Write out the complete material exactly as it stands.

------ Available records

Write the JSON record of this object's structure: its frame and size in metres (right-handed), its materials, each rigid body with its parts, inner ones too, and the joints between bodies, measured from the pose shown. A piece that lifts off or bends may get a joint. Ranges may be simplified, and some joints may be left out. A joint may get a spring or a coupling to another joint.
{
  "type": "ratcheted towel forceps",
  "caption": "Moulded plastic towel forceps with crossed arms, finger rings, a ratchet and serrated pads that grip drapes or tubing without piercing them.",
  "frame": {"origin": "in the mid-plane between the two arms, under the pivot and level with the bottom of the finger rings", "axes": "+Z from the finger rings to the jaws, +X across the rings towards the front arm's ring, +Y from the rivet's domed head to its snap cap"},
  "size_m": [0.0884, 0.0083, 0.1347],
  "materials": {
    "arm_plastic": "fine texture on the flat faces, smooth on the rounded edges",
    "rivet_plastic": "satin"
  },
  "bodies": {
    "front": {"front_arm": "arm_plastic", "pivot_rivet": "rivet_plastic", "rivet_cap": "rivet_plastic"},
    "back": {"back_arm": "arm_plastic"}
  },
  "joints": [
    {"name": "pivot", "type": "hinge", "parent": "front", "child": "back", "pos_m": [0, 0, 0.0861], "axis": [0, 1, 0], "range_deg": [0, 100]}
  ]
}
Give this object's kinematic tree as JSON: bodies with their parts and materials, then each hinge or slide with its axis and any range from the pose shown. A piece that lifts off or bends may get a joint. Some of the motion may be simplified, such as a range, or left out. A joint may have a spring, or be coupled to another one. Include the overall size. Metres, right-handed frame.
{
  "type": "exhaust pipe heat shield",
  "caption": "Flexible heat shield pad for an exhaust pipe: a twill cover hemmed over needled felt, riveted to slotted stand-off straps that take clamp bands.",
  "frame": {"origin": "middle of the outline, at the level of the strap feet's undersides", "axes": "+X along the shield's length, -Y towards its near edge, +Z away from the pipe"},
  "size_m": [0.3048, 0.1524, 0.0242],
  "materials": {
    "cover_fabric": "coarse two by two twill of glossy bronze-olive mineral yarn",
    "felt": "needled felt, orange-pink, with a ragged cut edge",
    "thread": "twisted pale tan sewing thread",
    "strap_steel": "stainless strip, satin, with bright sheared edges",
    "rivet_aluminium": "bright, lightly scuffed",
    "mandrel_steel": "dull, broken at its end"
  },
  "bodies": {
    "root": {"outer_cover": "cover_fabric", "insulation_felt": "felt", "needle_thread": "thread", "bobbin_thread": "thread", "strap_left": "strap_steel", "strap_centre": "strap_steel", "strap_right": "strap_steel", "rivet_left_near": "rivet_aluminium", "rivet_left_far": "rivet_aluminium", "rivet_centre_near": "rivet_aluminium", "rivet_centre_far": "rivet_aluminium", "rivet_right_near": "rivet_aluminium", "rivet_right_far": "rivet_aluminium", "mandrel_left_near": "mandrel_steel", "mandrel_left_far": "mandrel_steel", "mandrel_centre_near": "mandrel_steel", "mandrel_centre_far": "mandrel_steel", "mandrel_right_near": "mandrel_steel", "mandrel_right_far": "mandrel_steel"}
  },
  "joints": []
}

------------

> **Problem solution**
Write the JSON record of this object's structure: its frame and size in metres (right-handed), its materials, each rigid body with its parts, inner ones too, and the joints between bodies, measured from the pose shown. A piece that lifts off or bends may get a joint. Ranges may be simplified, and some joints may be left out. A joint may get a spring or a coupling to another joint.
{
  "type": "ratcheted towel forceps",
  "caption": "Moulded plastic towel forceps with crossed arms, finger rings, a ratchet and serrated pads that grip drapes or tubing without piercing them.",
  "frame": {"origin": "in the mid-plane between the two arms, under the pivot and level with the bottom of the finger rings", "axes": "+Z from the finger rings to the jaws, +X across the rings towards the front arm's ring, +Y from the rivet's domed head to its snap cap"},
  "size_m": [0.0884, 0.0083, 0.1347],
  "materials": {
    "arm_plastic": "fine texture on the flat faces, smooth on the rounded edges",
    "rivet_plastic": "satin"
  },
  "bodies": {
    "front": {"front_arm": "arm_plastic", "pivot_rivet": "rivet_plastic", "rivet_cap": "rivet_plastic"},
    "back": {"back_arm": "arm_plastic"}
  },
  "joints": [
    {"name": "pivot", "type": "hinge", "parent": "front", "child": "back", "pos_m": [0, 0, 0.0861], "axis": [0, 1, 0], "range_deg": [0, 100]}
  ]
}
Give this object's kinematic tree as JSON: bodies with their parts and materials, then each hinge or slide with its axis and any range from the pose shown. A piece that lifts off or bends may get a joint. Some of the motion may be simplified, such as a range, or left out. A joint may have a spring, or be coupled to another one. Include the overall size. Metres, right-handed frame.
{
  "type": "exhaust pipe heat shield",
  "caption": "Flexible heat shield pad for an exhaust pipe: a twill cover hemmed over needled felt, riveted to slotted stand-off straps that take clamp bands.",
  "frame": {"origin": "middle of the outline, at the level of the strap feet's undersides", "axes": "+X along the shield's length, -Y towards its near edge, +Z away from the pipe"},
  "size_m": [0.3048, 0.1524, 0.0242],
  "materials": {
    "cover_fabric": "coarse two by two twill of glossy bronze-olive mineral yarn",
    "felt": "needled felt, orange-pink, with a ragged cut edge",
    "thread": "twisted pale tan sewing thread",
    "strap_steel": "stainless strip, satin, with bright sheared edges",
    "rivet_aluminium": "bright, lightly scuffed",
    "mandrel_steel": "dull, broken at its end"
  },
  "bodies": {
    "root": {"outer_cover": "cover_fabric", "insulation_felt": "felt", "needle_thread": "thread", "bobbin_thread": "thread", "strap_left": "strap_steel", "strap_centre": "strap_steel", "strap_right": "strap_steel", "rivet_left_near": "rivet_aluminium", "rivet_left_far": "rivet_aluminium", "rivet_centre_near": "rivet_aluminium", "rivet_centre_far": "rivet_aluminium", "rivet_right_near": "rivet_aluminium", "rivet_right_far": "rivet_aluminium", "mandrel_left_near": "mandrel_steel", "mandrel_left_far": "mandrel_steel", "mandrel_centre_near": "mandrel_steel", "mandrel_centre_far": "mandrel_steel", "mandrel_right_near": "mandrel_steel", "mandrel_right_far": "mandrel_steel"}
  },
  "joints": []
}